1.1 Supported File Formats

pg_duckdb supports the following file formats:
  • CSV: Use read_csv() function
  • Parquet: Use read_parquet() function
  • JSON: Use read_json() function

1.2 S3 Path Format

Basic Format

s3://[endpoint]/[bucket]/[prefix]/filename

Reading Files with Wildcards

  • Use * to match all files in the current directory:
s3://[endpoint]/[bucket]/my_data/*
  • Use ** to recursively match all files in subdirectories:
s3://[endpoint]/[bucket]/my_data/**

AWS Endpoint Examples

1.3 Basic Usage Examples

CSV Files

SELECT * FROM public.read_csv(
  's3://[endpoint]/[bucket]/[prefix]/* accessid=xxxxxx secret=yyyyyy'
);

Parquet Files

SELECT * FROM public.read_parquet(
  's3://s3.us-west-1.amazonaws.com/my-bucket/parquet_files/*
   accessid=XXXX
   secret=YYYY'
);

JSON Files

SELECT * FROM public.read_json(
  's3://s3.ap-east-1.amazonaws.com/tpc-h/table.json
  accessid=XXXX
  secret=YYYY'
);

2. Advanced Parameter Configuration

2.1 CSV Parameters

read_csv() automatically detects format by default, but also supports manual parameter specification:
SELECT * FROM public.read_csv(
  's3://xxxx...', 
  delim='|',           -- Delimiter
  escape='"',          -- Escape character
  quote='"',           -- Quote character
  header=true          -- Whether header is included
);

2.2 JSON Parameters

SELECT * FROM public.read_json(
  's3://xxxxx...',
  ignore_errors=true   -- Ignore JSON parsing failed rows
);

2.3 Parquet Parameters

SELECT * FROM public.read_parquet(
  's3://xxxx...',
  filename=true,           -- Include filename in results
  file_row_number=true,    -- Include row number in results
  hive_partitioning=true,  -- Use path as partition values
  union_by_name=true       -- Merge different file schemas by column name
);

3. Data Import

Relyt supports two data import methods: CREATE TABLE AS SELECT with automatic schema inference and manual INSERT INTO SELECT.

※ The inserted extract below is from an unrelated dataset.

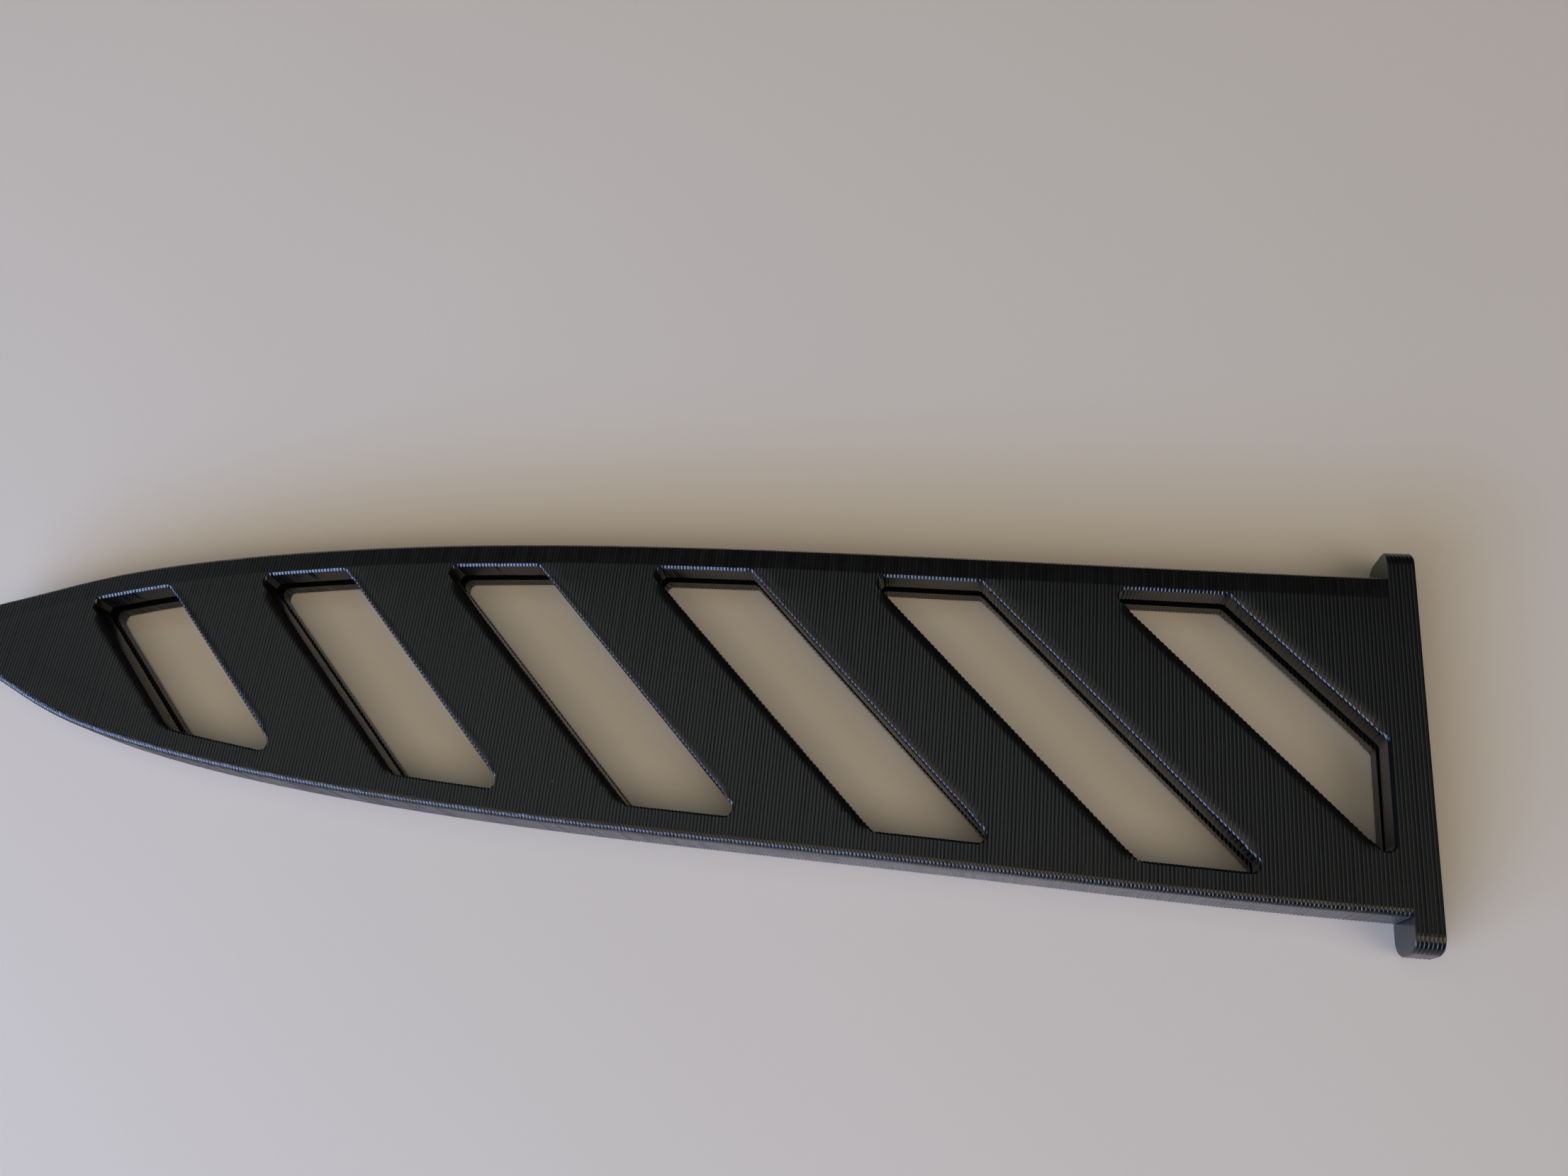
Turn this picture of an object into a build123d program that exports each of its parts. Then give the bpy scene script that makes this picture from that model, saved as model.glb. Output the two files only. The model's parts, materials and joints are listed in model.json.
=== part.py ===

3.1 CREATE TABLE AS SELECT

CREATE TABLE AS SELECT creates a new table and automatically infers data types:
-- Automatically create table and import data
CREATE TABLE my_table AS 
SELECT * FROM read_parquet('s3://bucket/data.parquet accessid=xxx secret=yyy');

-- Create table from CSV file
CREATE TABLE csv_table AS 
SELECT * FROM read_csv('s3://bucket/data.csv accessid=xxx secret=yyy');

-- Create table from JSON file
CREATE TABLE json_table AS 
SELECT * FROM read_json('s3://bucket/data.json accessid=xxx secret=yyy');
Features:
  • Creates new table with automatic data type inference
  • Simple syntax, completes table creation and data import in one step
  • Suitable for rapid data exploration and initial data import

3.2 INSERT INTO SELECT

INSERT INTO SELECT can insert data into existing tables:
INSERT INTO target_table 
SELECT * FROM read_xxx('s3://...');
Features:
  • Inserts data into existing tables
  • Requires pre-created table structure
  • Suitable for appending data to existing tables or scenarios requiring precise table structure control

3.3 Data Type Handling

Important Note: When using INSERT INTO SELECT method, read_xxx() functions return data type as struct (i.e., duckdb.row), therefore manual column name and data type conversion specification is required.

Example 1: Parquet File Import

-- Create target table
CREATE TABLE NATION (
    N_NATIONKEY  INTEGER NOT NULL,
    N_NAME       VARCHAR NOT NULL,
    N_REGIONKEY  INTEGER NOT NULL,
    N_COMMENT    VARCHAR,
    N_DUMMY      VARCHAR
);

-- Import data
INSERT INTO nation 
SELECT 
  r['n_nationkey']::INTEGER,
  r['n_name']::VARCHAR,
  r['n_regionkey']::INTEGER,
  r['n_comment']::VARCHAR,
  r['n_dummy']::VARCHAR
FROM read_parquet(
  's3://xxx/nation.parquet accessid=xxx secret=yyyy'
) r;

Example 2: CSV File Import without Header

For CSV files without headers, use column0column1column2… as column names:
INSERT INTO nation 
SELECT 
  r['column0']::INTEGER,
  r['column1']::VARCHAR,
  r['column2']::INTEGER,
  r['column3']::VARCHAR,
  r['column4']::VARCHAR
FROM read_csv(
  's3://xxx/.../nation.tbl accessid=xxx secret=yyy'
) r;